■ **What you will do**
The entire listing is to be repeated verbatim.

■ **Provided material**
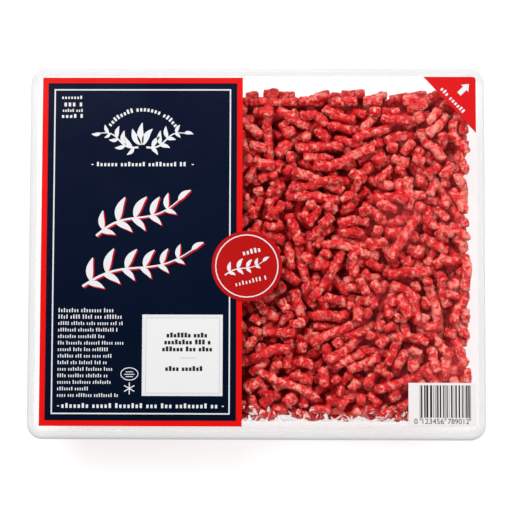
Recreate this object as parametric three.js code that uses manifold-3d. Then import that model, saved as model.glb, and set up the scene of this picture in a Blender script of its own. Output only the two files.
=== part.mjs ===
// A supermarket pack of raw minced meat, in millimetres, +Z up.
// A clear thermoformed tray with a flat sealing flange holds a heap of soft minced strands. A clear film is
// welded across the flange. On the film lie a large printed label, a round seal that laps over the label's
// edge, a corner that shows where to peel, and a small label for the bar code.
// The origin is under the middle of the pack, on the surface that it stands on.
import * as THREE from "three";
import { mergeVertices } from "three/addons/utils/BufferGeometryUtils.js";
import Module from "manifold-3d";

const wasm = await Module();
wasm.setup();

// Driving dimensions
const PACK_X = 225;
const PACK_Y = 184;
const TRAY_HEIGHT = 32;
const FLANGE_WIDTH = 4.9;
const CORNER_RADIUS = 8;
const LIP_DROP = 2.2; // how far the flange's outer edge is turned down
const WALL = 0.6;
const STEP_DEPTH = 3; // from the flange down to the ledge that a stacked tray would stand on
const STEP_WIDTH = 1.5;
const WALL_TAPER = 5.2; // how much further in the wall is at its foot than at its top, on each side
const MOUTH_RADIUS = 3;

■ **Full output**
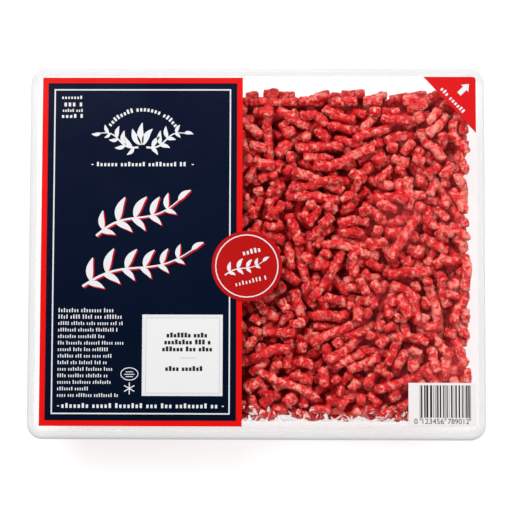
Recreate this object as parametric three.js code that uses manifold-3d. Then import that model, saved as model.glb, and set up the scene of this picture in a Blender script of its own. Output only the two files.
=== part.mjs ===
// A supermarket pack of raw minced meat, in millimetres, +Z up.
// A clear thermoformed tray with a flat sealing flange holds a heap of soft minced strands. A clear film is
// welded across the flange. On the film lie a large printed label, a round seal that laps over the label's
// edge, a corner that shows where to peel, and a small label for the bar code.
// The origin is under the middle of the pack, on the surface that it stands on.
import * as THREE from "three";
import { mergeVertices } from "three/addons/utils/BufferGeometryUtils.js";
import Module from "manifold-3d";

const wasm = await Module();
wasm.setup();

// Driving dimensions
const PACK_X = 225;
const PACK_Y = 184;
const TRAY_HEIGHT = 32;
const FLANGE_WIDTH = 4.9;
const CORNER_RADIUS = 8;
const LIP_DROP = 2.2; // how far the flange's outer edge is turned down
const WALL = 0.6;
const STEP_DEPTH = 3; // from the flange down to the ledge that a stacked tray would stand on
const STEP_WIDTH = 1.5;
const WALL_TAPER = 5.2; // how much further in the wall is at its foot than at its top, on each side
const MOUTH_RADIUS = 3;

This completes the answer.